Dopo la battaglia di Azio nel 31 a.C. Ottaviano rimase unico padrone dell’impero romano. Egli inaugurò una politica di pace e di riassetto economico e giuridico dell’impero, di cui beneficiò anche la Sicilia.
Uno dei soldati romani impegnato nella battaglia di Azio del 31 a.c.
L’attività principale dell’isola, quella agricola, era parecchio dissestata; molte terre erano abbandonate, perchè mancava la manodopera.
Augusto affidò una grande estensione del territorio ad Agrippa, suo valoroso generale, e tenne per sè un’altra zona non meno estesa.
Una terza zona venne divisa in piccoli appezzamenti, che furono distribuiti ai veterani in congedo dell’esercito di Augusto.

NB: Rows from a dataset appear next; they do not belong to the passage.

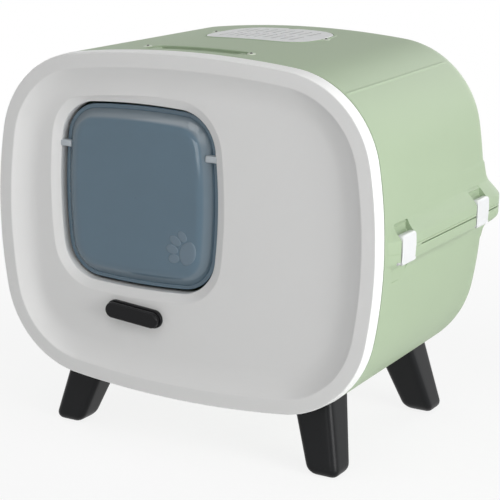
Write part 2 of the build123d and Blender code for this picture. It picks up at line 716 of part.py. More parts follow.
def panel_screws():
    """Four identical screws from inside the tub into the front panel's bosses."""
    screws = []
    seat = BODY_FRONT + WALL
    for side in (-1, 1):
        for x, z in PANEL_SCREWS:
            shank = rod_y(side * x, z, PANEL_SCREW_R, seat - PANEL_SCREW_L, seat)
            head = rod_y(side * x, z, PANEL_SCREW_HEAD_R, seat, seat + PANEL_SCREW_HEAD_H)
            screws.append(shank + head)
    return Compound(children=screws)


def carry_handle():
    """A grip bar on two short arms that lie in the hood's pocket."""
    bar_y = BAIL_AXIS_Y - BAIL_REACH
    bottom = BAIL_TOP - BAIL_T
    half = BAIL_L / 2
    bar = block(-half, half, bar_y - BAIL_BAR / 2, bar_y + BAIL_BAR / 2, bottom, BAIL_TOP)
    for side in (-1, 1):
        near, far = side * (half - BAIL_ARM_W), side * half
        bar += block(min(near, far), max(near, far), bar_y, BAIL_AXIS_Y, bottom, BAIL_TOP)
        bar += rod_x(BAIL_AXIS_Y, BAIL_AXIS_Z, BAIL_T / 2, min(near, far), max(near, far))
    bore = rod_x(BAIL_AXIS_Y, BAIL_AXIS_Z, BAIL_PIN_R + RUNNING_GAP, -BAIL_L, BAIL_L)
    return bar - bore


def handle_pin(side):
    far = side * pin_end()
    near = far - side * BAIL_PIN_L
    return rod_x(BAIL_AXIS_Y, BAIL_AXIS_Z, BAIL_PIN_R, min(near, far), max(near, far))


def slots(z0, z1):
    """Two rows of slots across the filter."""
    cuts = []
    for column in range(SLOT_COLUMNS):
        x = (column - (SLOT_COLUMNS - 1) / 2) * SLOT_PITCH
        for row in (-1, 1):
            shape = Pos(x, FRONT_Y + FILTER_Y + row * SLOT_ROW_Y, z0) * SlotOverall(SLOT_L, SLOT_W, rotation=90)
            cuts.append(extrude(shape, amount=z1 - z0, dir=(0, 0, 1)))
    return cuts


def filter_cover():
    """A slotted lid that follows the hood's curve, with a skirt, and a finger notch in its rear edge."""
    y = FRONT_Y + FILTER_Y
    rise = FILTER_LIP_H + COVER_PROUD
    above = FILTER_TOP_Z + FILTER_SEAT_D
    foot = SEAT_Z + TRAY_RIM_T
    lid = along_z(filter_outline, [(COVER_GAP, foot), (COVER_GAP, above)], y) & raised_form(rise)
    lid = fillet(lid.faces().sort_by(Axis.Z)[-1].edges(), COVER_EDGE)
    inner = COVER_GAP + SKIRT_T
    lid -= along_z(filter_outline, [(inner, foot - 1.0), (inner, above)], y) & raised_form(rise - COVER_T)
    for cut in slots(foot, above):
        lid -= cut
    lid -= rod_z(0.0, FILTER_Y + FILTER_D / 2 + NOTCH_OUT, NOTCH_R, FILTER_TOP_Z - COVER_T, above)
    return lid


def filter_tray():
    """A basket that hangs by its rim in the hood's top, with a slotted floor."""
    y = FRONT_Y + FILTER_Y
    hang = FILTER_LEDGE + TRAY_GAP
    floor = SEAT_Z - TRAY_D
    tray = along_z(filter_outline, [(COVER_GAP, SEAT_Z), (COVER_GAP, SEAT_Z + TRAY_RIM_T)], y)
    tray += along_z(filter_outline, [(hang, floor), (hang, SEAT_Z + TRAY_RIM_T / 2)], y)
    tray -= along_z(filter_outline, [(hang + TRAY_T, floor + TRAY_T), (hang + TRAY_T, SEAT_Z + 5.0)], y)
    for cut in slots(floor - 1.0, floor + TRAY_T + 1.0):
        tray -= cut
    return tray


def filter_pad():
    """A pad of filter foam on the tray's floor."""
    inset = FILTER_LEDGE + TRAY_GAP + TRAY_T + PAD_GAP
    bottom = SEAT_Z - TRAY_D + TRAY_T
    return along_z(filter_outline, [(inset, bottom), (inset, bottom + PAD_T)], FRONT_Y + FILTER_Y)


def build_all():
    """Every node's name with its shape."""
    form = shell()
    parts = {
        "front_panel": front_panel(),
        "door_flap": door_flap(),
        "flap_pin_left": flap_pin(-1),
        "flap_pin_right": flap_pin(1),
        "lock_base": lock_base(),
        "lock_cap": lock_cap(),
        "lock_washer": lock_washer(),
        "lock_retainer": lock_retainer(),
        "hood": hood(form),
        "base_tub": base_tub(form),
        "carry_handle": carry_handle(),
        "handle_pin_left": handle_pin(-1),
        "handle_pin_right": handle_pin(1),
        "filter_cover": filter_cover(),
        "filter_pad": filter_pad(),
        "filter_tray": filter_tray(),
        "leg_screws": leg_screws(),
        "panel_screws": panel_screws(),
    }
    for side, side_name in ((-1, "left"), (1, "right")):
        for depth, end_name in zip(CLIP_Y, ("front", "rear")):
            parts[f"clip_{end_name}_{side_name}"] = clip(side, depth)
            parts[f"clip_pin_{end_name}_{side_name}"] = clip_pin(side, depth)
    for side, front, lean in every_leg():
        end_name = "front" if lean > 0 else "rear"
        side_name = "left" if side < 0 else "right"
        parts[f"leg_{end_name}_{side_name}"] = leg(side, front, lean)
    return parts


os.makedirs("parts", exist_ok=True)
for name, shape in build_all().items():
    export_step(shape, f"parts/{name}.step")
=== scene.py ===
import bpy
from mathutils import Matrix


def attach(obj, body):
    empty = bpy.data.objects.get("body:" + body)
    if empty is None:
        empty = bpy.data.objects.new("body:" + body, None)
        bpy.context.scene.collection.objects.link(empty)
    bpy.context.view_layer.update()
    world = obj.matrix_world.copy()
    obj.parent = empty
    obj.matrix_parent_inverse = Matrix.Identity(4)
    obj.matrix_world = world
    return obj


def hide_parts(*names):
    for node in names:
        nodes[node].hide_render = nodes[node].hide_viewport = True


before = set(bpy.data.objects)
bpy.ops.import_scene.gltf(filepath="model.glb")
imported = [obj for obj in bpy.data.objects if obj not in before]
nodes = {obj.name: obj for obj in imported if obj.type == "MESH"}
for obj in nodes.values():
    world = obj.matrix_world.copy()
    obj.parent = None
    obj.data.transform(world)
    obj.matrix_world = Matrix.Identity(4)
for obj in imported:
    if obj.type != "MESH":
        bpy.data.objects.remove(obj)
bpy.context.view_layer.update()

import math

import bmesh
import bpy
import numpy as np

MM = 0.001

# The room: a white floor that fades into a white surround, and soft lamps.
# The strongest lamp stands to the right of the box, as the brightness of its right side shows.

class Signal:
    """A shader node's output in arithmetic: each operator adds the Math node that does it."""

    def __init__(self, tree, socket=None):
        self.tree = tree
        self.socket = socket

    def node(self, kind, settings, sockets, output=0):
        """Any node of this tree: its settings come first, then a value or a link for each socket."""
        made = self.tree.nodes.new(kind)
        for name, value in settings.items():
            setattr(made, name, value)
        for name, value in sockets.items():
            if isinstance(value, Signal):
                self.tree.links.new(value.socket, made.inputs[name])
            else:
                made.inputs[name].default_value = value
        return Signal(self.tree, made.outputs[output] if made.outputs else None)

    def maths(self, operation, *values):
        return self.node("ShaderNodeMath", {"operation": operation}, dict(enumerate(values)))

    def __add__(self, other):
        return self.maths("ADD", self, other)

    def __sub__(self, other):
        return self.maths("SUBTRACT", self, other)

    def __rsub__(self, other):
        return self.maths("SUBTRACT", other, self)

    def __mul__(self, other):
        return self.maths("MULTIPLY", self, other)

    def __truediv__(self, other):
        return self.maths("DIVIDE", self, other)

    def __rtruediv__(self, other):
        return self.maths("DIVIDE", other, self)

    __radd__ = __add__
    __rmul__ = __mul__

    def clamped(self):
        """The same value, kept from 0 to 1."""
        return self.node("ShaderNodeClamp", {}, {"Value": self})


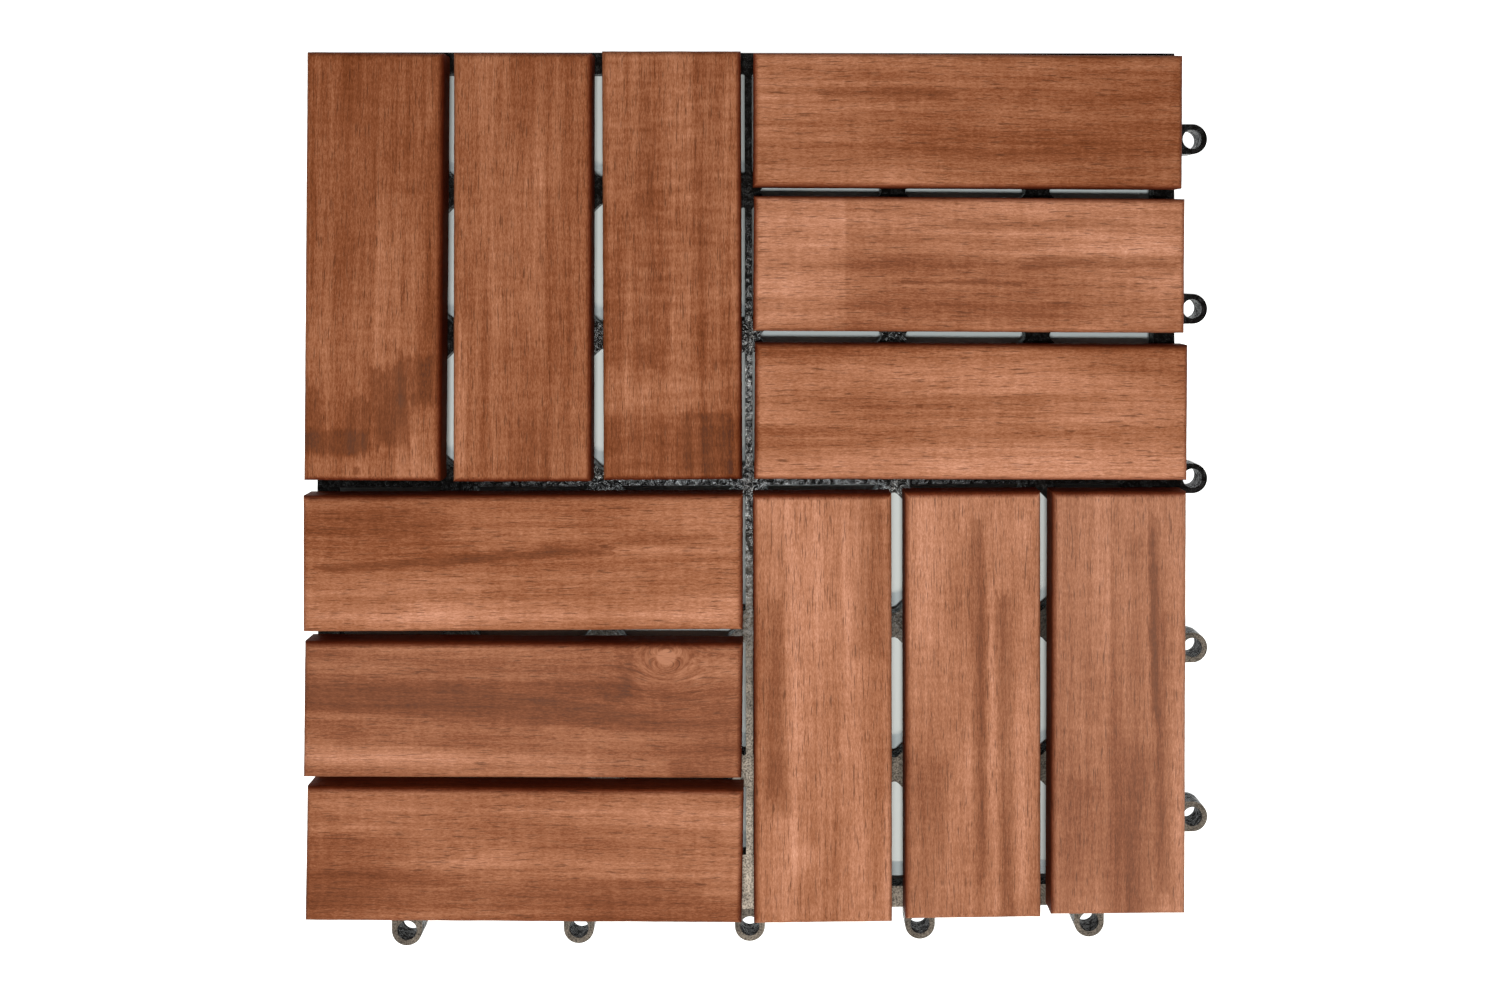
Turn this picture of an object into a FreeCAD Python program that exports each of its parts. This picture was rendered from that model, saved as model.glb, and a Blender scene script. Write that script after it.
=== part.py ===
import FreeCAD, Part
import math
import os

from FreeCAD import Vector

# Interlocking deck tile: twelve hardwood slats, laid in four squares of three,
# on one moulded lattice base, held by screws driven up from below.
# Seen from above, X points right and Y points to the back edge.
# The origin is on the ground under the middle of the base, and Z points up.

# Lattice base, moulded in one piece
base_side = 300.0
lattice_pitch = 50.8
pitches_per_side = 6
base_height = 12.0
lattice_depth = 7.0
top_skin = 2.0
rib_width = 4.8
rib_wall = 1.4
centre_rib_width = 2.5
cell_corner_radius = 2.0
cell_tip_radius = 0.6
rib_channel_setback = 6.5

# Border round the lattice, a channel open from below
border_width = 7.4
border_outer_wall = 2.0
border_inner_wall = 1.6
border_web = 1.6
leg_length = 8.0

# Pads behind the middle loops
pad_length = 19.0
pad_width = 16.0

# Round posts under the nodes of the slat gaps, and the hub on the middle node
post_radius = 3.0
post_bore_radius = 1.6
hub_radius = 3.2
hub_height = 0.8

# Loops on the right and front edges, and pegs under the left and back borders
loops_per_side = 5
loop_height = 10.0
loop_wall = 1.9
loop_root_radius = 1.5
peg_radius = 3.0
peg_clearance = 0.4
peg_end_gap = 1.0
peg_tip_chamfer = 0.8
peg_core_radius = 1.4
loop_pocket_clearance = 0.6
loop_headroom = 0.4

# Hardwood slats
slat_thickness = 12.0
slats_per_square = 3
slat_edge_inset = 0.5
centre_gap = 5.0
slat_gap = 4.2
slat_edge_radius = 2.0

# How each slat sits when it is screwed down by hand: shift along X, shift along Y, turn in degrees
slat_seating = {
    "slat_back_left_1": (-0.9, -0.8, -0.65),
    "slat_back_left_2": (-0.95, -0.8, -0.25),
    "slat_back_left_3": (-0.6, -0.3, -0.05),
    "slat_back_right_1": (0.1, -1.1, -0.2),
    "slat_back_right_2": (0.55, -0.4, -0.4),
    "slat_back_right_3": (1.1, -0.65, -0.35),
    "slat_front_left_1": (-1.1, -0.3, -0.15),
    "slat_front_left_2": (-1.3, -0.3, -0.55),
    "slat_front_left_3": (-1.1, 0.0, -0.8),
    "slat_front_right_1": (0.1, -0.9, 0.0),
    "slat_front_right_2": (1.2, -0.3, 0.0),
    "slat_front_right_3": (1.2, -0.1, -0.25),
}

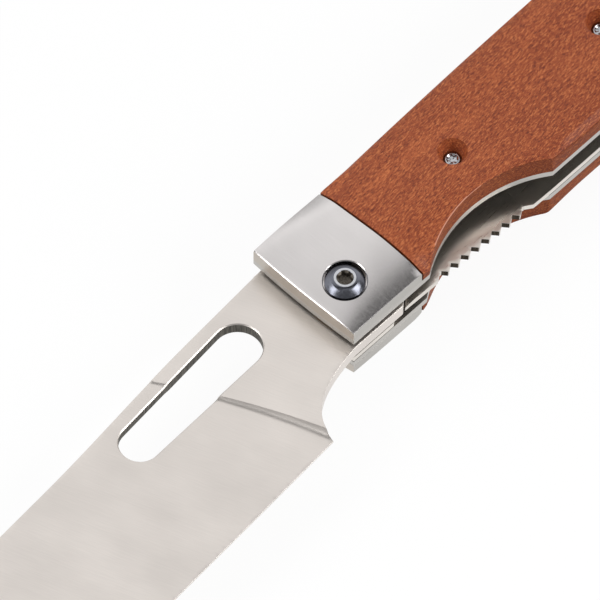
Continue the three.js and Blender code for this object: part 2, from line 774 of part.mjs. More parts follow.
// Profile of a domed head from its floor to its flat top
function domedHead(floor, top) {
  const rim = floor + PIVOT_RIM_H;
  const rise = top - rim;
  const steps = 5;
  const dome = [];
  for (let i = 0; i <= steps; i += 1) {
    const t = i / steps;
    const r = THREE.MathUtils.lerp(PIVOT_HEAD_R, PIVOT_FLAT_R, t);
    dome.push([r, rim + rise * Math.sin((t * Math.PI) / 2)]);
  }
  return [[PIVOT_HEAD_R, floor], ...dome, [0, top]];
}

const recessFloorZ = FRONT_COVER_Z + PIVOT_RECESS_FLOOR;
const barrelTopZ = recessFloorZ;

function makePivotScrew() {
  const shankEnd = barrelTopZ - PIVOT_SCREW_REACH;
  const body = turned([
    [0, shankEnd],
    [PIVOT_SCREW_R, shankEnd],
    [PIVOT_SCREW_R, recessFloorZ],
    ...domedHead(recessFloorZ, TOP_Z),
  ]);
  const floor = TOP_Z - PIVOT_SOCKET_DEPTH;
  return body.subtract(socket(PIVOT_SOCKET_R, floor, PIVOT_SOCKET_DEPTH + 1));
}

// The barrel ends in a plain domed head in the back bolster. It is turned upside down.
function makePivotBarrel() {
  const headFloor = TOP_Z - (COVER_T - PIVOT_RECESS_FLOOR);
  const body = turned([
    [0, TOP_Z - barrelTopZ],
    [BARREL_R, TOP_Z - barrelTopZ],
    [BARREL_R, headFloor],
    ...domedHead(headFloor, TOP_Z),
  ]);
  const bore = rod(0, 0, BARREL_BORE_R, TOP_Z - barrelTopZ - 1, PIVOT_SCREW_REACH + 2);
  return toGeometry(body.subtract(bore)).rotateX(Math.PI).translate(0, 0, TOP_Z);
}

// A cover screw whose cover has its floor at height 0, with its shank reaching down by reach
function makeCoverScrew(reach) {
  const body = turned([
    [0, -reach],
    [COVER_SCREW_R, -reach],
    [COVER_SCREW_R, screwHeadFloor],
    [COVER_SCREW_HEAD_R, screwHeadFloor],
    [COVER_SCREW_HEAD_R, screwHeadTop],
    [0, screwHeadTop],
  ], 0, 0, COARSE);
  const floor = screwHeadTop - COVER_SOCKET_DEPTH;
  return toGeometry(body.subtract(socket(COVER_SOCKET_R, floor, COVER_SOCKET_DEPTH + 1)));
}

// Materials

function material(color, roughness, metalness) {
  return new THREE.MeshStandardMaterial({ color, roughness, metalness });
}

const satinBlade = () => material(0xd8d2cc, 0.38, 0.9);
const satinBolster = () => material(0xc6c4c2, 0.42, 0.9);
const plateSteel = () => material(0xb4b1ad, 0.4, 0.9);
const polishedSteel = () => material(0xaeb0b4, 0.18, 1.0);
const bronze = () => material(0xa98a5c, 0.45, 0.8);
const wood = () => material(0xa9572f, 0.6, 0.0);
const spacerSteel = () => material(0x8d8b88, 0.5, 0.85);

// Assembly

function piece(name, shape, finish) {
  const geometry = shape.isBufferGeometry ? shape : toGeometry(shape);
  const mesh = new THREE.Mesh(geometry, finish());
  mesh.name = name;
  return mesh;
}

function raised(mesh, z) {
  mesh.position.z = z;
  return mesh;
}

const handle = new THREE.Group();
handle.add(
  raised(piece('front_bolster', makeBolster(frontBlank), satinBolster), FRONT_COVER_Z),
  raised(piece('back_bolster', mirrored(makeBolster(backBlank)), satinBolster), BACK_LINER_Z),
  raised(piece('front_scale', makeCover(frontBlank, 0), wood), FRONT_COVER_Z),
  raised(piece('back_scale', mirrored(makeCover(backBlank, BACK_ARC_SHIFT)), wood), BACK_LINER_Z),
  piece('front_liner', makeLiner(FRONT_LINER_Z, 0), plateSteel),
  piece('back_liner', makeLiner(BACK_LINER_Z, BACK_ARC_SHIFT), plateSteel),
  piece('lock_plate', makeLockPlate(), plateSteel),
  piece('backspacer', makeBackspacer(), spacerSteel),
  piece('stop_pin', rod(...stopPinPlace, STOP_PIN_R, BACK_LINER_Z, FRONT_COVER_Z - BACK_LINER_Z),
    polishedSteel),
  piece('pivot_barrel', makePivotBarrel(), polishedSteel),
  piece('pivot_screw', makePivotScrew(), polishedSteel),
  piece('front_washer', makeWasher(BLADE_Z + BLADE_T + WASHER_PLAY,
    FRONT_LINER_Z - BLADE_Z - BLADE_T - WASHER_PLAY), bronze),
  piece('back_washer', makeWasher(SLOT_Z, BACK_WASHER_T - WASHER_PLAY), bronze),
);

coverScrewPlaces.forEach(([x, y], i) => {
  const front = piece(`front_scale_screw_${i + 1}`, makeCoverScrew(LINER_T), polishedSteel);
  front.position.set(x, y, FRONT_COVER_Z);
  const back = piece(`back_scale_screw_${i + 1}`, mirrored(makeCoverScrew(2 * LINER_T)),
    polishedSteel);
  back.position.set(x, y, BACK_LINER_Z);
  handle.add(front, back);
});

linerPinPlaces.forEach(([x, y], i) => {
  const pin = rod(x, y, LINER_PIN_R, BACK_LINER_Z, FRONT_COVER_Z - BACK_LINER_Z);
  handle.add(piece(`liner_pin_${i + 1}`, pin, polishedSteel));
});

const lockBar = new THREE.Group();
lockBar.position.set(barRootX, 0, barAxisZ);
lockBar.rotation.y = deg(BAR_ANGLE);
lockBar.add(
  piece('lock_bar', makeLockBar(), plateSteel),
  piece('detent_ball', makeDetentBall(), polishedSteel),
);

const knife = new THREE.Group();
knife.add(handle, lockBar, piece('blade', makeBlade(), satinBlade));

export default knife;
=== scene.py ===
"""A large folding knife with a liner lock, shown open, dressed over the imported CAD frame.

Lengths are millimetres here and become metres when a mesh is made. The origin is the pivot axis
on the surface that the knife lies on: +X runs to the butt of the handle, +Y to the spine and +Z
out of the front side. The blade points to -X with its edge to -Y.
"""

import math

import bpy
import numpy as np
from mathutils import Matrix, Vector
from mathutils.geometry import delaunay_2d_cdt


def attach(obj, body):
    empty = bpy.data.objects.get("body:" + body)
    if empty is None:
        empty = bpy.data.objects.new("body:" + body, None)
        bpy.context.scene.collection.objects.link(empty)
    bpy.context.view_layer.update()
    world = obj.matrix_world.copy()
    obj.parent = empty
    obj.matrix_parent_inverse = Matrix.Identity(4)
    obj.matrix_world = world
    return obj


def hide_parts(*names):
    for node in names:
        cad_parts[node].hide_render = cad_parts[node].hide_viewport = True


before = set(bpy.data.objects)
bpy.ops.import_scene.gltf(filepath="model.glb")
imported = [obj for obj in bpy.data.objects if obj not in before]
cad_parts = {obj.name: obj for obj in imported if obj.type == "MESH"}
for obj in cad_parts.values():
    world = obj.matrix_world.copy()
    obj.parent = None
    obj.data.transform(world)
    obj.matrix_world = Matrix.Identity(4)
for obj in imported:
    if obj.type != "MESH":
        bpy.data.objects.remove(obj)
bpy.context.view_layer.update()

MM = 0.001

# Layers, from the back cover up
COVER_T = 5.2
LINER_T = 1.5
SLOT_T = 4.7
BLADE_T = 3.0
BACK_WASHER_T = 0.95
BACK_LINER_Z = COVER_T
LOCK_PLATE_Z = BACK_LINER_Z + LINER_T
SLOT_Z = LOCK_PLATE_Z + LINER_T
BLADE_Z = SLOT_Z + BACK_WASHER_T
FRONT_LINER_Z = SLOT_Z + SLOT_T
FRONT_COVER_Z = FRONT_LINER_Z + LINER_T
TOP_Z = FRONT_COVER_Z + COVER_T

CLEARANCE = 0.3  # round a pin, screw or barrel in its hole
PIN_CLEARANCE = 0.25  # round a liner pin

# Handle outline
FRONT_X = -6.95
FRONT_BOW = 0.4
JOINT_X = 11.8
JOINT_GAP = 0.2
JOINT_SHADOW = 0.2  # the wood's worn edge opens the joint by this much
JOINT_LEAN = math.tan(math.radians(2.6))
SPINE_FRONT_Y = 18.05
SPINE_JOINT_Y = 17.6
SPINE_BOW = (60.0, 19.9)
SPINE_REAR_Y = 19.3
BELLY_FRONT_Y = -9.07
BELLY_REAR_Y = -9.85
BUTT_X = 134.0
BUTT_Y = 4.0  # height of the rearmost point
BUTT_CURVE_X = 108.0  # where the butt's curve starts at the spine
BUTT_CURVE_END_X = 112.0  # and where it ends at the belly
BUTT_SPINE_LEAD = 14.0
BUTT_SPINE_DROP = 0.2
BUTT_BELLY_LEAD = 12.0
BUTT_CORNER = 5.0
BUTT_STEPS = 28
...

Quest’ultimo accorgimento era diretto a far sì che, mescolandosi inevitabilmente i veterani con la popolazione locale, nascesse il senso di coesione e quindi la fedeltà a Roma. La struttura amministrativa fu rinnovata. Esistevano tre gruppi di città: le "colonie"(Taormina, Catania, Siracusa, Tindari, Terme e Palermo), dove affluirono molti veterani romani; i "municipia", che si differenziavano dalle prime sotto il profilo onorifico, che era di minore importanza; le città assoggettate a Roma, che continuavano ad avere autonomia negli affari interni.
Fu modificato il sistema tributario: alla decima, pagata in natura, fu sostituito lo "stipendium", un’imposta sulla terra pagata in denaro, probabilmente perchè il grano siciliano non era più indispensabile a Roma, che aveva nuove fonti di approvvigionamento nell’Egitto e nel Nord Africa.
Sotto l’impero la Sicilia fu integrata in modo completo nella nuova organizzazione e nel 212 le fu estesa la "Constitutio Antoniana" dell’imperatore Caracalla, che concedeva la cittadinanza romana a tutti i cittadini liberi dell’impero. In Sicilia regnò la pace, se si esclude una esplosione di banditismo nel 260.
La struttura economico-sociale sotto l’impero presenta interessanti caratteristiche. Nonostante in Sicilia le classi medio-alte godessero di una certa prosperità, documentata dalle opere pubbliche, non c’è traccia di siciliani che abbiano fatto carriera in politica, come avveniva, invece, in altre province romane.
L’attività alla base della ricchezza della Sicilia era l’agricoltura, che forniva i prodotti per il commercio. Gli scambi avvenivano con l’Africa, la Gallia, la Spagna. La prosperità dell’agricoltura rimase immutata nei secoli e, quando nel III sec. l’Italia attraversò una crisi di questo settore, essa non interessò certamente la Sicilia.
Gli schiavi impegnati nell’agricoltura erano numerosi, ma furono sempre più spesso sostituiti dagli affittuari. Alcuni di essi, che prendevano in affitto grandi estensioni di terreno, usavano dividerle in piccoli appezzamenti e subaffittarle.
Alla notevole ricchezza di alcune famiglie, documentata dalla villa del Casale presso Piazza Armerina, faceva riscontro la povertà della massa, che peraltro produceva ricchezza con il suo lavoro.
Le città più importanti e popolate erano Catania, Siracusa, Messina, Agrigento.